> _Problem statement_:
Give the data below again, word for word.
--- START OF Provided data ---
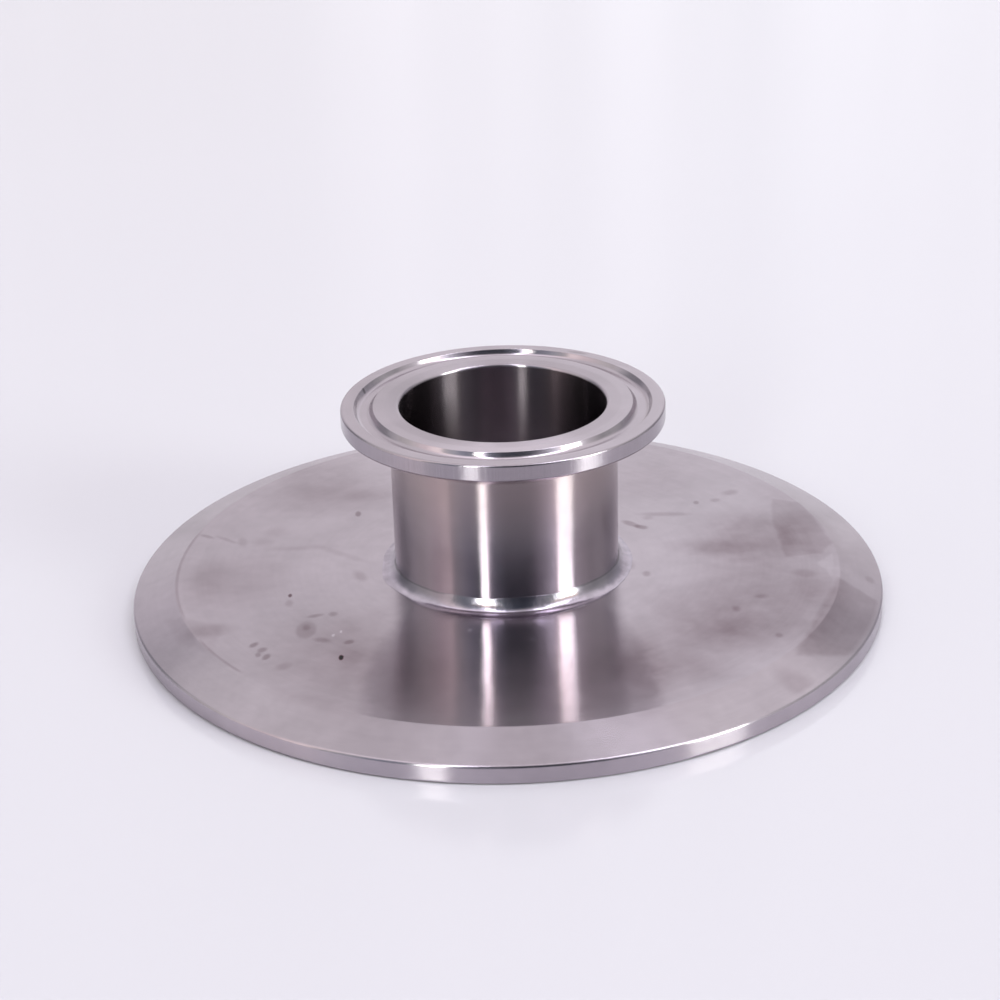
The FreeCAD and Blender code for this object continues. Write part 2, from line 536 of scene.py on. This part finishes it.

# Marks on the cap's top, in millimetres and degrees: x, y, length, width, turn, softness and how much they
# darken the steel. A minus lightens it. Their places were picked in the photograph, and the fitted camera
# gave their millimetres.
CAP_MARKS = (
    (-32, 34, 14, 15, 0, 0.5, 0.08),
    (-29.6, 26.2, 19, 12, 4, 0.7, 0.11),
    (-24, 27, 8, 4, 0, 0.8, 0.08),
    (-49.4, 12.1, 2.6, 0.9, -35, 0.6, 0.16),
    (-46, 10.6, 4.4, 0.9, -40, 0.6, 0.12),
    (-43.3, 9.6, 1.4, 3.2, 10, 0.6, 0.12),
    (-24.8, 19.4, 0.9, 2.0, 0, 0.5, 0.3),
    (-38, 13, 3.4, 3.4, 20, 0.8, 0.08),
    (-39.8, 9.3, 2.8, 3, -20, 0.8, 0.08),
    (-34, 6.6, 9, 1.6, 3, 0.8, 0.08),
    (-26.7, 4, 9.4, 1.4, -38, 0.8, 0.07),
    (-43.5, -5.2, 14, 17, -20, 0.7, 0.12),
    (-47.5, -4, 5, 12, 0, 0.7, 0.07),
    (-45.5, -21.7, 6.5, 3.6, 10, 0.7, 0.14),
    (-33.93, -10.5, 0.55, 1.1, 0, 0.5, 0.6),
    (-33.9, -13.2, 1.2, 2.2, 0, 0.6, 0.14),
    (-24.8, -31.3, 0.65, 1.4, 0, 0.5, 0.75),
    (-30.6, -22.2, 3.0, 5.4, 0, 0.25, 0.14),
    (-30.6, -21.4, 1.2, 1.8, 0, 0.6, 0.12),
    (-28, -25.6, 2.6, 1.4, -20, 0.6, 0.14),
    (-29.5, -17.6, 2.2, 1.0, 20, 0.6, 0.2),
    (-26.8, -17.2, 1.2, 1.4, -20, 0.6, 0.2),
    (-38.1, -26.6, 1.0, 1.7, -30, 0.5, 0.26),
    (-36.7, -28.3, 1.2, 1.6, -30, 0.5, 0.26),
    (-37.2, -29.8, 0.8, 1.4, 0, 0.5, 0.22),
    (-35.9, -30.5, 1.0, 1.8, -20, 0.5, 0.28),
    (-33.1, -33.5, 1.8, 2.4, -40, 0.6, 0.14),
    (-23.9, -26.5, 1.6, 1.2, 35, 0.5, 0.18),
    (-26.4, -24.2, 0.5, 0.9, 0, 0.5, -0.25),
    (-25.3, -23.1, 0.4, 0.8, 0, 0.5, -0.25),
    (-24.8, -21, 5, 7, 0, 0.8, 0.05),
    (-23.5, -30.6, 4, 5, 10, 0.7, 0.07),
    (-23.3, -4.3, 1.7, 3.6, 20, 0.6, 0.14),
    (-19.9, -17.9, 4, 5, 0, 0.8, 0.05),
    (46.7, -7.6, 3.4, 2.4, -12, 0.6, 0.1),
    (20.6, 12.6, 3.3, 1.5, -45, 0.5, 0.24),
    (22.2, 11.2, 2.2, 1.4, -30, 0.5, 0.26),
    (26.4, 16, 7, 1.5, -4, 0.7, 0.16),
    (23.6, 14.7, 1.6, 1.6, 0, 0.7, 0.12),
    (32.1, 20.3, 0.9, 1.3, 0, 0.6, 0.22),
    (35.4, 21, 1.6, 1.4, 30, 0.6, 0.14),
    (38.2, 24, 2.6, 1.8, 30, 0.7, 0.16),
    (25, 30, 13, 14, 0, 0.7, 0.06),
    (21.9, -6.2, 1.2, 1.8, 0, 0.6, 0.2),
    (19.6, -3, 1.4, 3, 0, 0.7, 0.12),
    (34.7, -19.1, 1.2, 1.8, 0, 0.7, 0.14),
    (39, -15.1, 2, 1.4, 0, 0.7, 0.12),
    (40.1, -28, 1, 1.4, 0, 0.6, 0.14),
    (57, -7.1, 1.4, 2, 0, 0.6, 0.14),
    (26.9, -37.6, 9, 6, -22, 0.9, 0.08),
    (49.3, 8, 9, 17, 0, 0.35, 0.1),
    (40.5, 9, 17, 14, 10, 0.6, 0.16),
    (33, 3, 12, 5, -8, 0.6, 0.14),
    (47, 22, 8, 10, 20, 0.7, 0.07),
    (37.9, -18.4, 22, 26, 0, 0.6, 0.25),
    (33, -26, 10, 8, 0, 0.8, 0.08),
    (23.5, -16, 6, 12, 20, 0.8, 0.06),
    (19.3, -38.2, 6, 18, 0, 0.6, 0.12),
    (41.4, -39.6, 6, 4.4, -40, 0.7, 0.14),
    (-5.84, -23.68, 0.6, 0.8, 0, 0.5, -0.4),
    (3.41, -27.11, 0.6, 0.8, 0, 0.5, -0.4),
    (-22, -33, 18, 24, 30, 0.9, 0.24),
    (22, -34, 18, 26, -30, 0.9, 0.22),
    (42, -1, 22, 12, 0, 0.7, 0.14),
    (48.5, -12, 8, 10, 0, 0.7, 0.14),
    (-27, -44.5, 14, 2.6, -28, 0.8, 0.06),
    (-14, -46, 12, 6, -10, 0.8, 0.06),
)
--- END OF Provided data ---
> _Worked answer_:
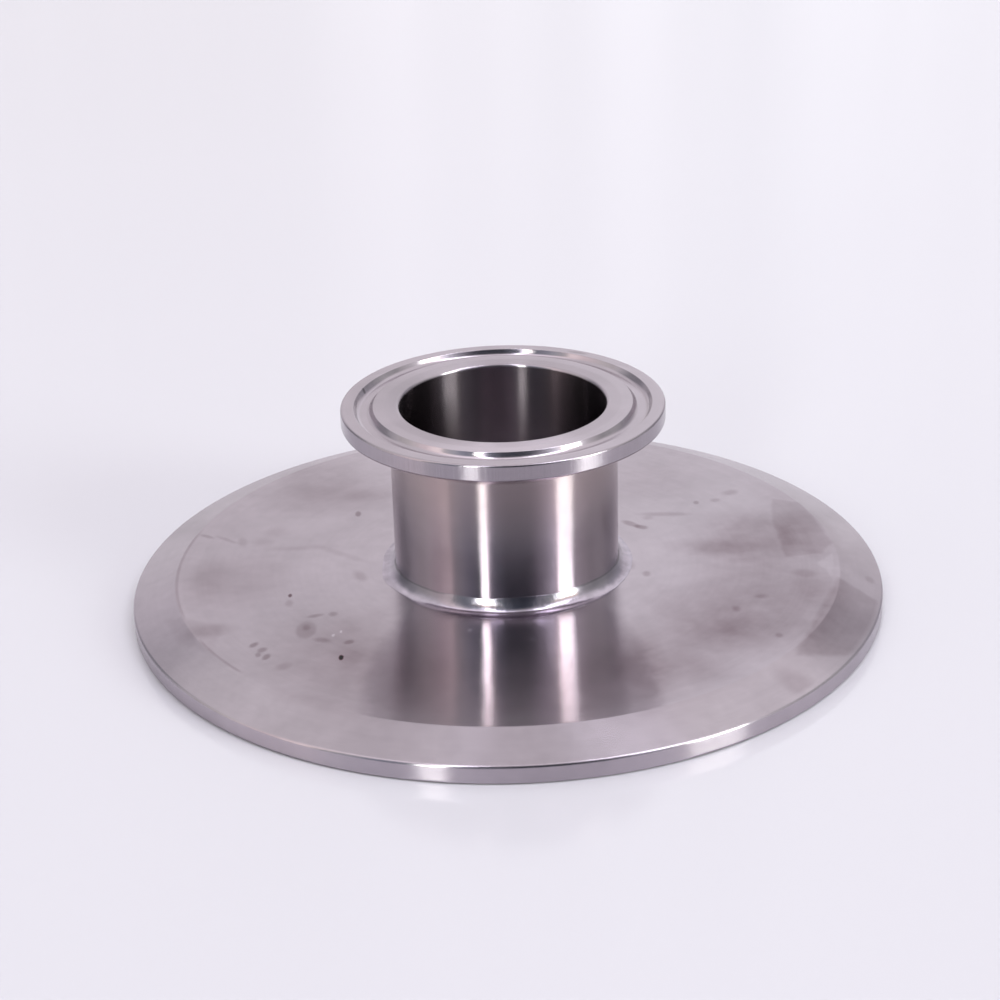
The FreeCAD and Blender code for this object continues. Write part 2, from line 536 of scene.py on. This part finishes it.

# Marks on the cap's top, in millimetres and degrees: x, y, length, width, turn, softness and how much they
# darken the steel. A minus lightens it. Their places were picked in the photograph, and the fitted camera
# gave their millimetres.
CAP_MARKS = (
    (-32, 34, 14, 15, 0, 0.5, 0.08),
    (-29.6, 26.2, 19, 12, 4, 0.7, 0.11),
    (-24, 27, 8, 4, 0, 0.8, 0.08),
    (-49.4, 12.1, 2.6, 0.9, -35, 0.6, 0.16),
    (-46, 10.6, 4.4, 0.9, -40, 0.6, 0.12),
    (-43.3, 9.6, 1.4, 3.2, 10, 0.6, 0.12),
    (-24.8, 19.4, 0.9, 2.0, 0, 0.5, 0.3),
    (-38, 13, 3.4, 3.4, 20, 0.8, 0.08),
    (-39.8, 9.3, 2.8, 3, -20, 0.8, 0.08),
    (-34, 6.6, 9, 1.6, 3, 0.8, 0.08),
    (-26.7, 4, 9.4, 1.4, -38, 0.8, 0.07),
    (-43.5, -5.2, 14, 17, -20, 0.7, 0.12),
    (-47.5, -4, 5, 12, 0, 0.7, 0.07),
    (-45.5, -21.7, 6.5, 3.6, 10, 0.7, 0.14),
    (-33.93, -10.5, 0.55, 1.1, 0, 0.5, 0.6),
    (-33.9, -13.2, 1.2, 2.2, 0, 0.6, 0.14),
    (-24.8, -31.3, 0.65, 1.4, 0, 0.5, 0.75),
    (-30.6, -22.2, 3.0, 5.4, 0, 0.25, 0.14),
    (-30.6, -21.4, 1.2, 1.8, 0, 0.6, 0.12),
    (-28, -25.6, 2.6, 1.4, -20, 0.6, 0.14),
    (-29.5, -17.6, 2.2, 1.0, 20, 0.6, 0.2),
    (-26.8, -17.2, 1.2, 1.4, -20, 0.6, 0.2),
    (-38.1, -26.6, 1.0, 1.7, -30, 0.5, 0.26),
    (-36.7, -28.3, 1.2, 1.6, -30, 0.5, 0.26),
    (-37.2, -29.8, 0.8, 1.4, 0, 0.5, 0.22),
    (-35.9, -30.5, 1.0, 1.8, -20, 0.5, 0.28),
    (-33.1, -33.5, 1.8, 2.4, -40, 0.6, 0.14),
    (-23.9, -26.5, 1.6, 1.2, 35, 0.5, 0.18),
    (-26.4, -24.2, 0.5, 0.9, 0, 0.5, -0.25),
    (-25.3, -23.1, 0.4, 0.8, 0, 0.5, -0.25),
    (-24.8, -21, 5, 7, 0, 0.8, 0.05),
    (-23.5, -30.6, 4, 5, 10, 0.7, 0.07),
    (-23.3, -4.3, 1.7, 3.6, 20, 0.6, 0.14),
    (-19.9, -17.9, 4, 5, 0, 0.8, 0.05),
    (46.7, -7.6, 3.4, 2.4, -12, 0.6, 0.1),
    (20.6, 12.6, 3.3, 1.5, -45, 0.5, 0.24),
    (22.2, 11.2, 2.2, 1.4, -30, 0.5, 0.26),
    (26.4, 16, 7, 1.5, -4, 0.7, 0.16),
    (23.6, 14.7, 1.6, 1.6, 0, 0.7, 0.12),
    (32.1, 20.3, 0.9, 1.3, 0, 0.6, 0.22),
    (35.4, 21, 1.6, 1.4, 30, 0.6, 0.14),
    (38.2, 24, 2.6, 1.8, 30, 0.7, 0.16),
    (25, 30, 13, 14, 0, 0.7, 0.06),
    (21.9, -6.2, 1.2, 1.8, 0, 0.6, 0.2),
    (19.6, -3, 1.4, 3, 0, 0.7, 0.12),
    (34.7, -19.1, 1.2, 1.8, 0, 0.7, 0.14),
    (39, -15.1, 2, 1.4, 0, 0.7, 0.12),
    (40.1, -28, 1, 1.4, 0, 0.6, 0.14),
    (57, -7.1, 1.4, 2, 0, 0.6, 0.14),
    (26.9, -37.6, 9, 6, -22, 0.9, 0.08),
    (49.3, 8, 9, 17, 0, 0.35, 0.1),
    (40.5, 9, 17, 14, 10, 0.6, 0.16),
    (33, 3, 12, 5, -8, 0.6, 0.14),
    (47, 22, 8, 10, 20, 0.7, 0.07),
    (37.9, -18.4, 22, 26, 0, 0.6, 0.25),
    (33, -26, 10, 8, 0, 0.8, 0.08),
    (23.5, -16, 6, 12, 20, 0.8, 0.06),
    (19.3, -38.2, 6, 18, 0, 0.6, 0.12),
    (41.4, -39.6, 6, 4.4, -40, 0.7, 0.14),
    (-5.84, -23.68, 0.6, 0.8, 0, 0.5, -0.4),
    (3.41, -27.11, 0.6, 0.8, 0, 0.5, -0.4),
    (-22, -33, 18, 24, 30, 0.9, 0.24),
    (22, -34, 18, 26, -30, 0.9, 0.22),
    (42, -1, 22, 12, 0, 0.7, 0.14),
    (48.5, -12, 8, 10, 0, 0.7, 0.14),
    (-27, -44.5, 14, 2.6, -28, 0.8, 0.06),
    (-14, -46, 12, 6, -10, 0.8, 0.06),
)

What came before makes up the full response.